The most critical socio-economic crisis that our planet has undergone, created halfway through the last decade by the strident and irreversible failure of neo-liberalism and neo-liberal globalisation, has been dramatically aggravated by this war imposed by one, but whose consequences we all have to bear.

This war must be stopped not only for its consequences to the Afghan civilian population, but also for the dangers of destabilisation in that region; not only to save thousands of Americans — particularly the young — Afghans and other nationals from a pointless death; not only to preserve an atmosphere of international peace and stability, but because this conflagration renders entirely impossible an objective proclaimed by the United Nations 15 years ago: the right to development for all and the equality of opportunities to attain it. Because it renders obsolete the decision made only a year ago to work together in order to eliminate poverty from the face of the Earth.

Will we be willing to organise a coalition against poverty, famine, ignorance, diseases, the scourge of AIDS that is currently decimating the African continent; a coalition in favour of sustainable development, in favour of the preservation of the environment and against the destruction of the planet?

A coalition has been summoned to avenge the grievous death of over 4000 innocent people in the United States. Let us come together to seek justice against this major crime — and let us do so without a war; let us come together to save from death the hundreds of thousands of poor women who every year die at childbirth; let us come together to save from death the 12 million children who die of preventable diseases every year in the Third World before the age of five; let us come together to take medications against AIDS to the 25 million Africans who are hopelessly awaiting death; let us come together to invest in development at least a portion of the billions already spent to carpet-bomb a country where almost nothing has been left standing.

Cuba demands that this General Assembly, the Security Council and the United Nations Organisation as a whole deal once again, as top priorities, with the debate of these problems — which are crucial to the 4.5 billion inhabitants of the Third World, whose rights and hopes have also been buried under the rubble of the Twin Towers.

Cuba reiterates its outright condemnation of the terrorist action committed on September 11. Cuba reiterates its condemnation of terrorism in all its forms and manifestations. Cuba reiterates that it will not allow its territory to be ever used for terrorist actions against the people of the United States or of any other country.

Cuba has the morality to do it — because for more than 40 years it has suffered from terrorist actions; because in Cuba there are still relatives of the nearly 3500 Cubans killed as a result of aggressions and terrorist acts; because justice is still demanded by over 2000 Cubans rendered disabled by aggressions and terrorist acts. Some of its sons and daughters, who have fought terrorism, have been victims of cruel persecutions, relentless treatment and unjust and slanderous proceedings.

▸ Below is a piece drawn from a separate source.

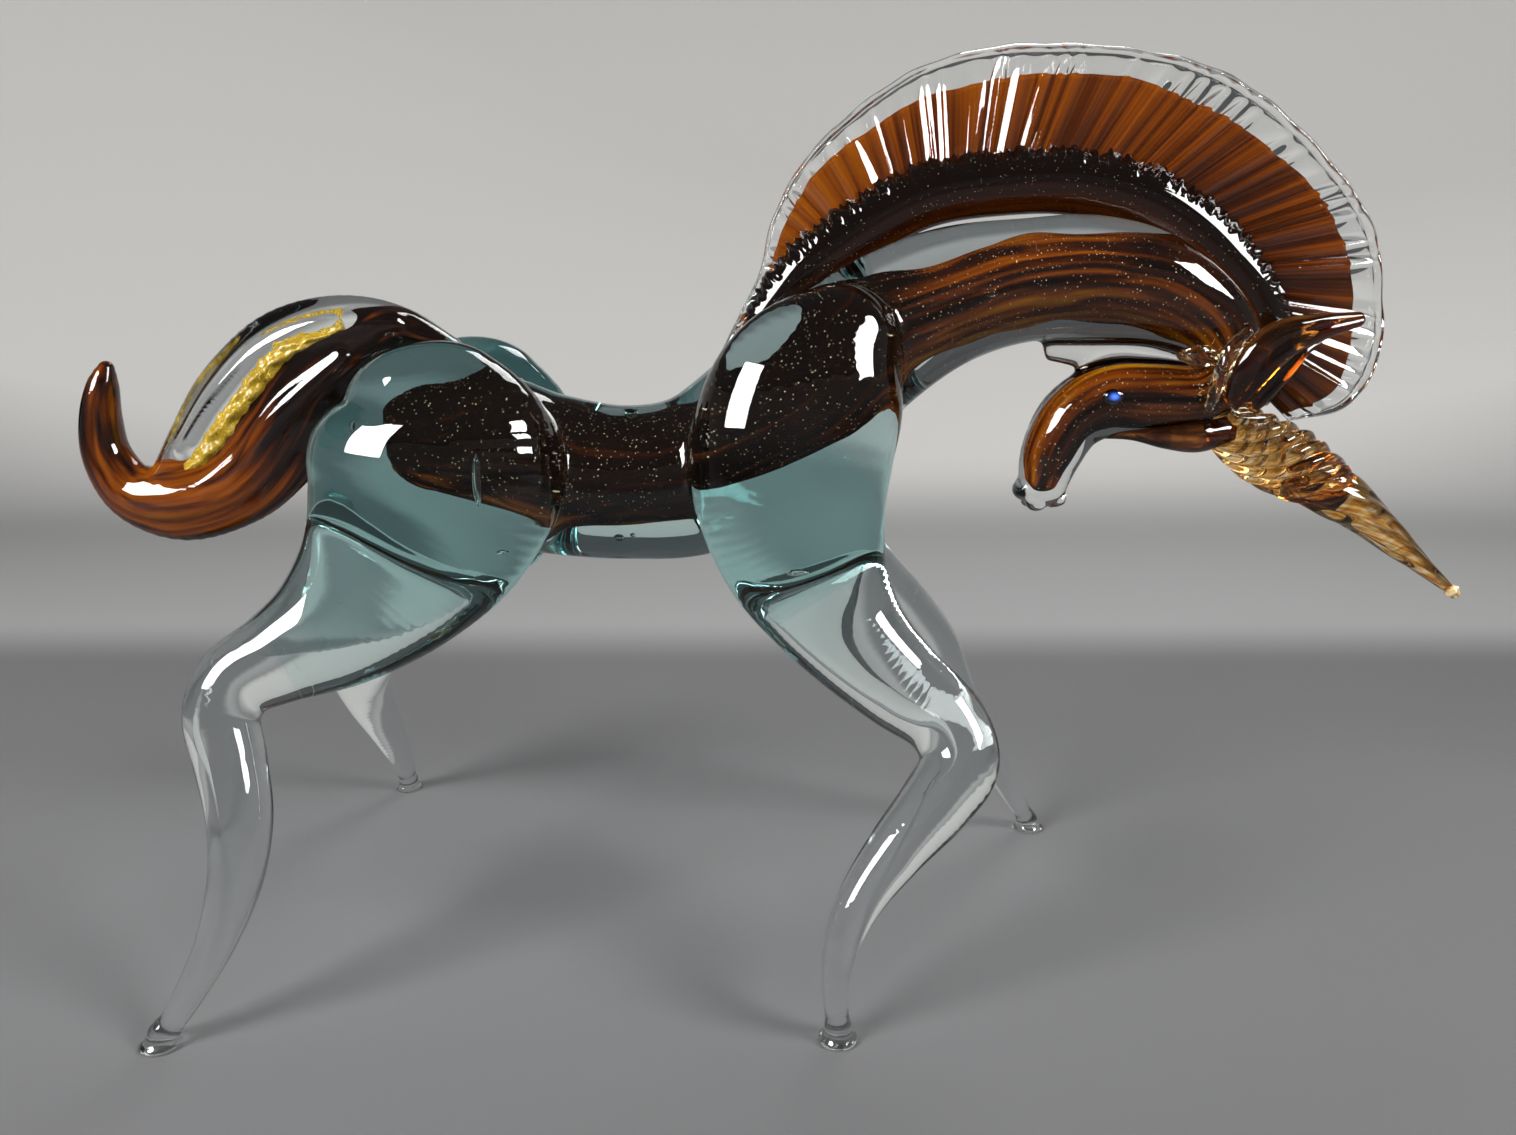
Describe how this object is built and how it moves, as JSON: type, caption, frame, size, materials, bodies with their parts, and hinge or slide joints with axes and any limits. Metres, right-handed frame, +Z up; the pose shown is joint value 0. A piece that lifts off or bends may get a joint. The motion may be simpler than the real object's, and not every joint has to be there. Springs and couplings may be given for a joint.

The people of the United States is a victim not only of terrorism and panic, but also of the lack of truthful information, manipulation and the questionable limitation of their freedoms.

Cuba does not nurture any hatred towards the American people — which we do not hold accountable for our terrorism-related suffering, the aggressions and the unfair economic war that we have been compelled to withstand almost a life time; and with which it shares the aspiration of one day having relations based on respect and cooperation.

If anyone here takes offense at these words, uttered on behalf of a small generous, courageous people, I apologise. We speak in a straightforward manner. Words exist to uphold the truth, not to conceal it.

We are rebellious against injustice and oppression. We have morality; we defend our ideas at the price of our lives. Our support for any fair cause can be obtained, but we cannot be subdued by force or through the imposition of absurd formulas or embarrassing adventures.

For many years now we have proclaimed that for us — Cubans — the historical dilemma is: "Motherland or Death!" Thence our confidence and security that we are and will continue to be a worthy, sovereign and fair people.

From Green Left Weekly, November 21, 2001.